Послушная «благословению» матушки-игуменьи, Марья Осиповна на следующий же день стала прощаться с сестрами, каждой из которых должна была повторять все слышанное от матушки-игуменьи. Охам и ахам не было конца.
– Значит рука-то эта не его была… Ах, она подлая, ах, она душегубица!.. – говорили некоторые из монашенок, и от них впервые узнала Маша, что весь монастырь знал о присылке ей рокового гостинца – знал и глубоко молчал.
Марья Осиповна поняла, конечно, почему и мать Досифея, при разговоре с ней чуть лишь коснулась этого присыла и сообразила, что мать-игуменья, конечно, не сказала об этом даже графу Бестужеву.
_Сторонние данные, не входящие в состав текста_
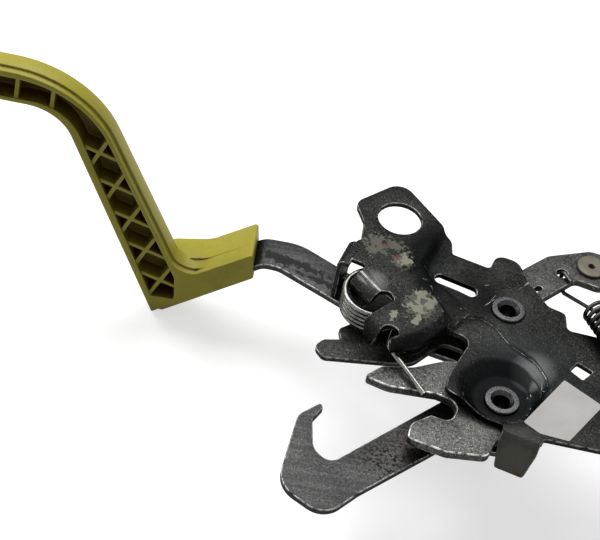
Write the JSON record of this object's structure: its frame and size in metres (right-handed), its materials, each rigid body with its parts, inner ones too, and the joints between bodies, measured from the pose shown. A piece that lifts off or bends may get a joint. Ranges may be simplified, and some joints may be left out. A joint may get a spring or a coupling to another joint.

Маша тогда же решила тоже молчать об этом, рассказав только Косте… когда он будет ее мужем. При последней мысли, несмотря на то, что она была одна, молодая девушка густо покраснела. Впрочем, в тот же день после трапезы мать Досифея снова позвала ее к себе и уже прямо наказала ей не говорить о происшествии с рукой.
– Только затаскают нас по судам да канцеляриям, и тебе будет лишнее беспокойство… – сказала игуменья.
– Я сама думала об этом и решила никому не говорить, кроме Кости…
– Но и ему накажи, чтобы это было между вами.
Через четыре дня, в которые радость и счастье – эти лучшие врачи всех человеческих недугов – окончательно преобразили болезненную Машу и почти воротили ей тот цветущий вид, который был у нее два года тому назад, в ворота Новодевичьего монастыря въехала придворная карета, и один из камер-лакеев, стоявших на запятках, прошел в помещение игуменьи Досифеи и передал ей пакет с большою печатью. Это был собственноручный приказ императрицы Екатерины об отпуске из монастыря дворянки Марьи Осиповны Олениной.
Быстро снаряжена была молодая девушка, благословлена игуменьей и почтительно усажена камер-лакеями в карету. Сестры при отъезде, по распоряжению матери Досифеи, не присутствовали. Карета выехала из ворот монастыря. Сердце Марьи Осиповны Олениной трепетно билось.